* **Aim of the task**
Make an exact copy of all the data.
— Start Material —
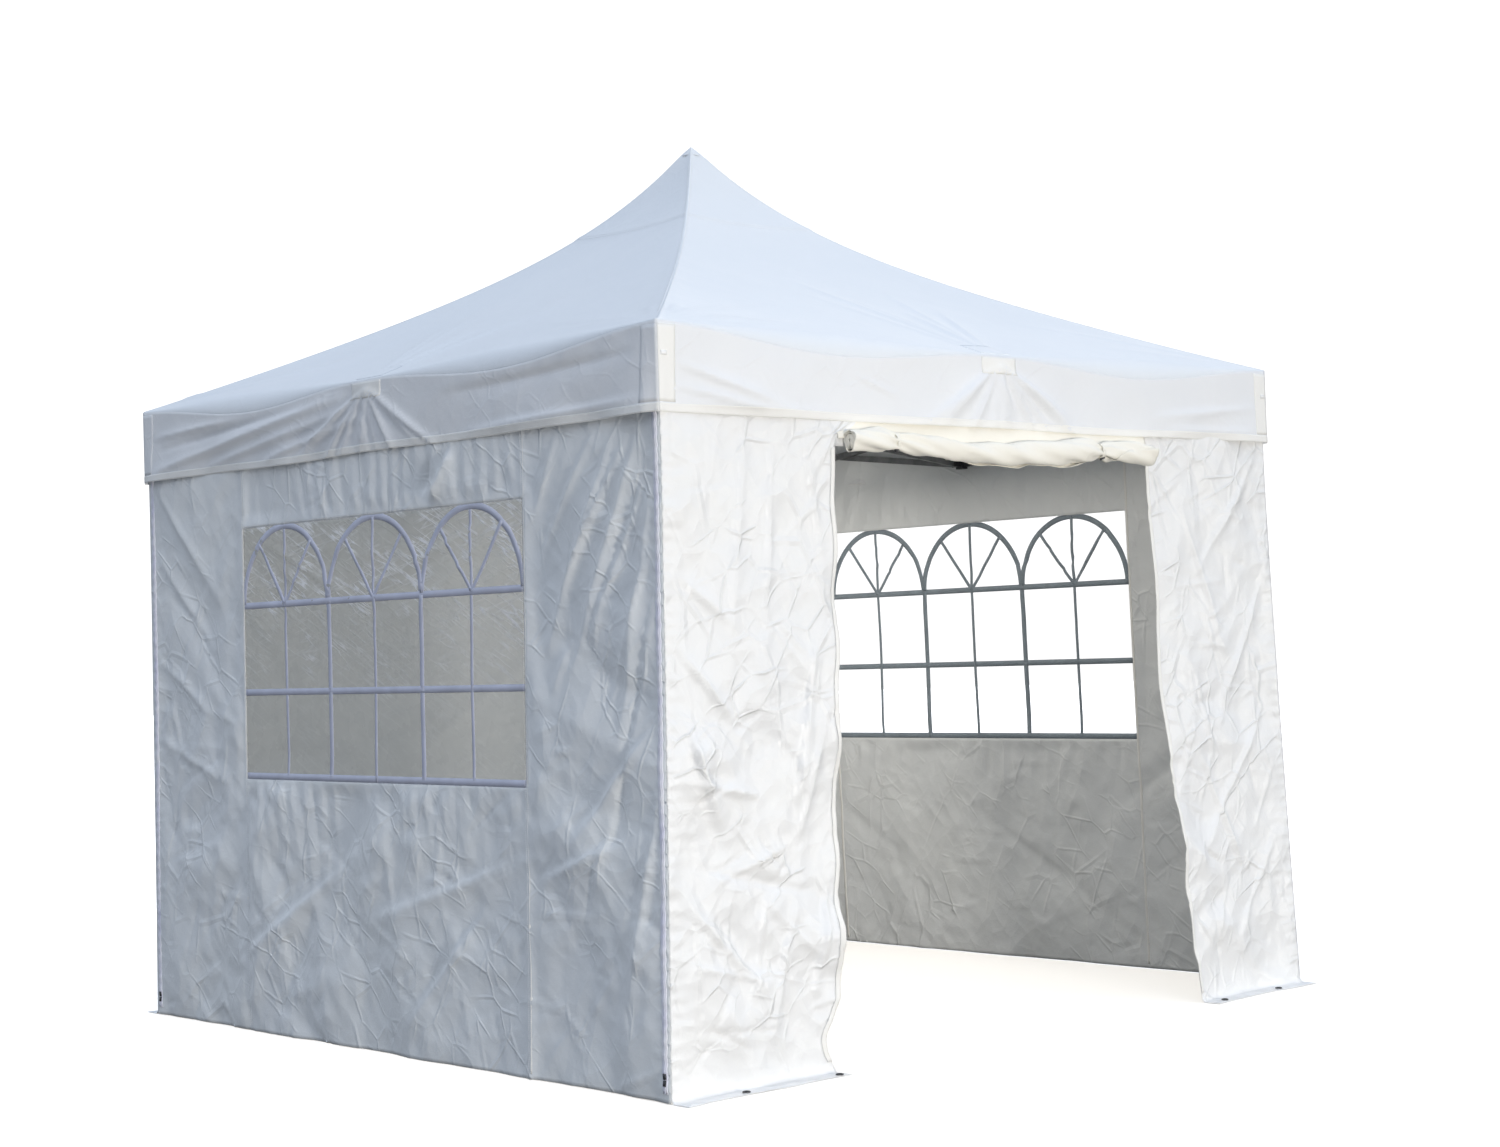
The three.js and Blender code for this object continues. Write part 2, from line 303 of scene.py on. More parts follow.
def cloth(name, colour, shade, roughness, sheen, crease, deep=1.0):
    """Coated polyester: close weave, soft sheen, crumples left by packing and faint mottling."""
    nodes = Nodes(name, colour, roughness, Sheen_Weight=sheen, Sheen_Roughness=0.4,
                  Specular_IOR_Level=0.5)
    nodes.tint(nodes.noise(1.7, 4, 0.6), shade, colour)
    nodes.rough(nodes.noise(5, 3), roughness - 0.08, roughness + 0.06)
    patch = nodes.spread(nodes.noise(2.2, 3), 0.3, 1.0, 0.38, 0.62)
    nodes.bump(
        (nodes.combine(crumpled(nodes, 4.5, -55, 0.8), patch), 0.015 * deep, crease),
        (nodes.combine(crumpled(nodes, 10, 40, 0.8), patch), 0.0045 * deep, crease),
        (sharp_folds(nodes, 4.0, -60, 4), 0.0026 * deep, crease),
        (sharp_folds(nodes, 6.0, 35, 5), 0.0022 * deep, crease),
        (nodes.noise(46, 3, 0.55), 0.0016, 0.5),
        (weave(nodes, 220), 0.0003, 0.3),
    )
    return nodes.material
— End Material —
* **Exercise response**
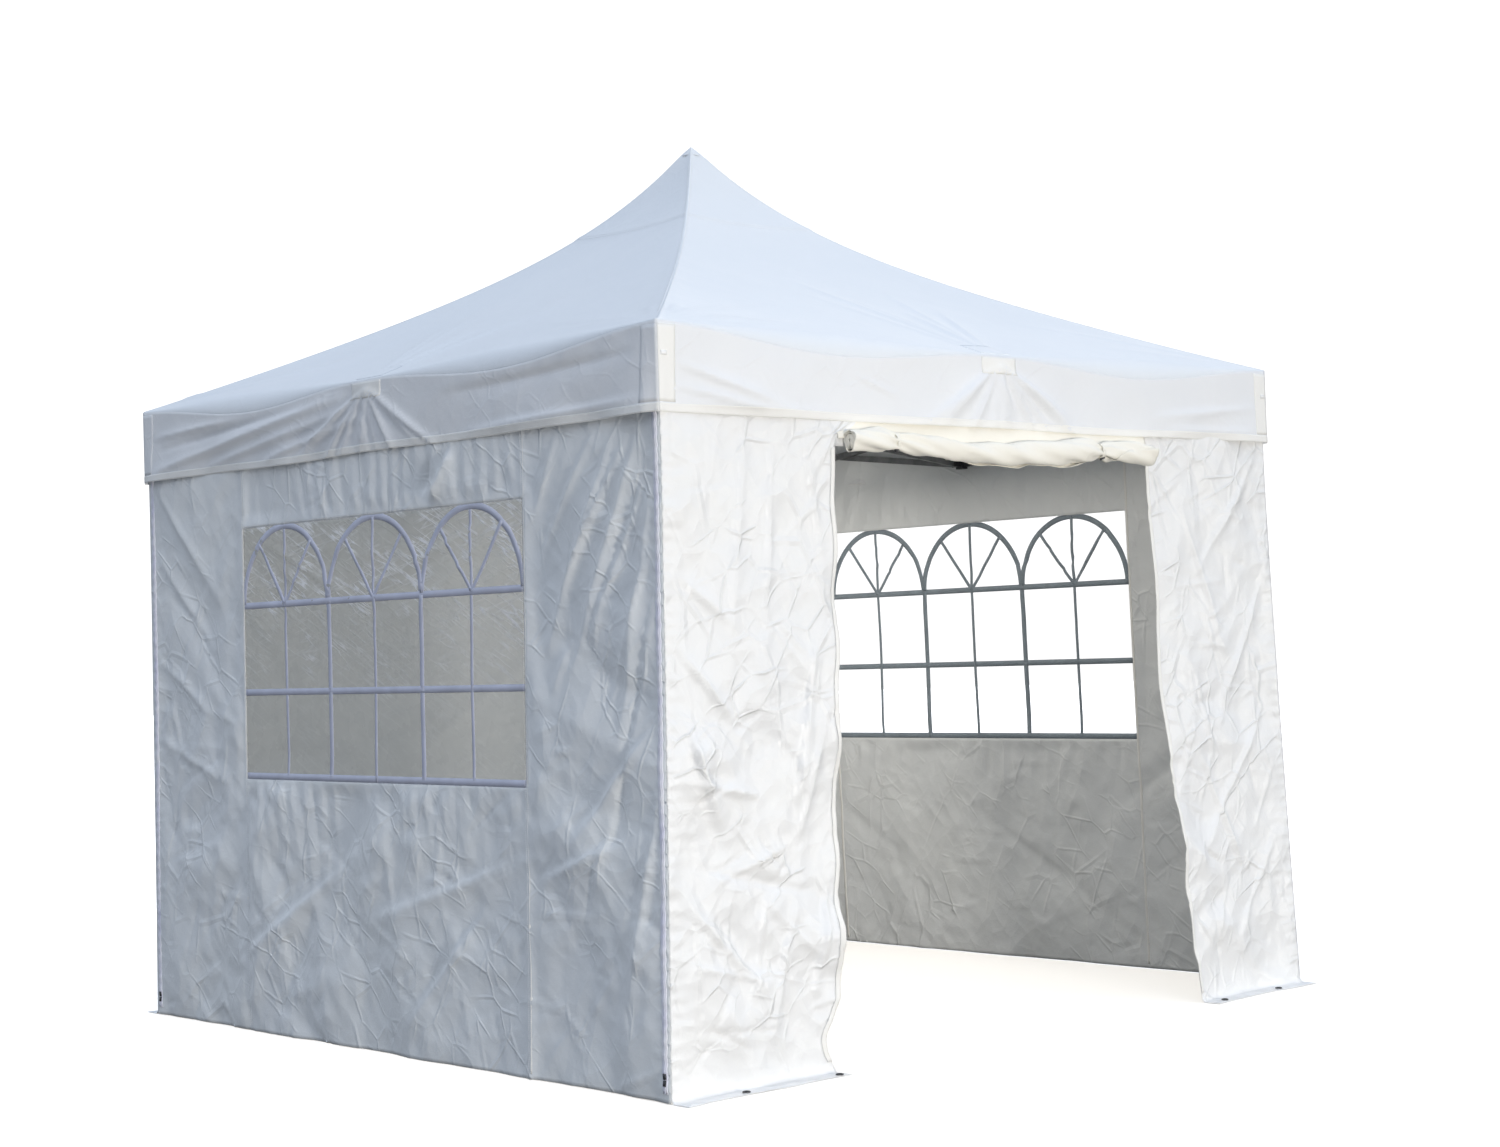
The three.js and Blender code for this object continues. Write part 2, from line 303 of scene.py on. More parts follow.
def cloth(name, colour, shade, roughness, sheen, crease, deep=1.0):
    """Coated polyester: close weave, soft sheen, crumples left by packing and faint mottling."""
    nodes = Nodes(name, colour, roughness, Sheen_Weight=sheen, Sheen_Roughness=0.4,
                  Specular_IOR_Level=0.5)
    nodes.tint(nodes.noise(1.7, 4, 0.6), shade, colour)
    nodes.rough(nodes.noise(5, 3), roughness - 0.08, roughness + 0.06)
    patch = nodes.spread(nodes.noise(2.2, 3), 0.3, 1.0, 0.38, 0.62)
    nodes.bump(
        (nodes.combine(crumpled(nodes, 4.5, -55, 0.8), patch), 0.015 * deep, crease),
        (nodes.combine(crumpled(nodes, 10, 40, 0.8), patch), 0.0045 * deep, crease),
        (sharp_folds(nodes, 4.0, -60, 4), 0.0026 * deep, crease),
        (sharp_folds(nodes, 6.0, 35, 5), 0.0022 * deep, crease),
        (nodes.noise(46, 3, 0.55), 0.0016, 0.5),
        (weave(nodes, 220), 0.0003, 0.3),
    )
    return nodes.material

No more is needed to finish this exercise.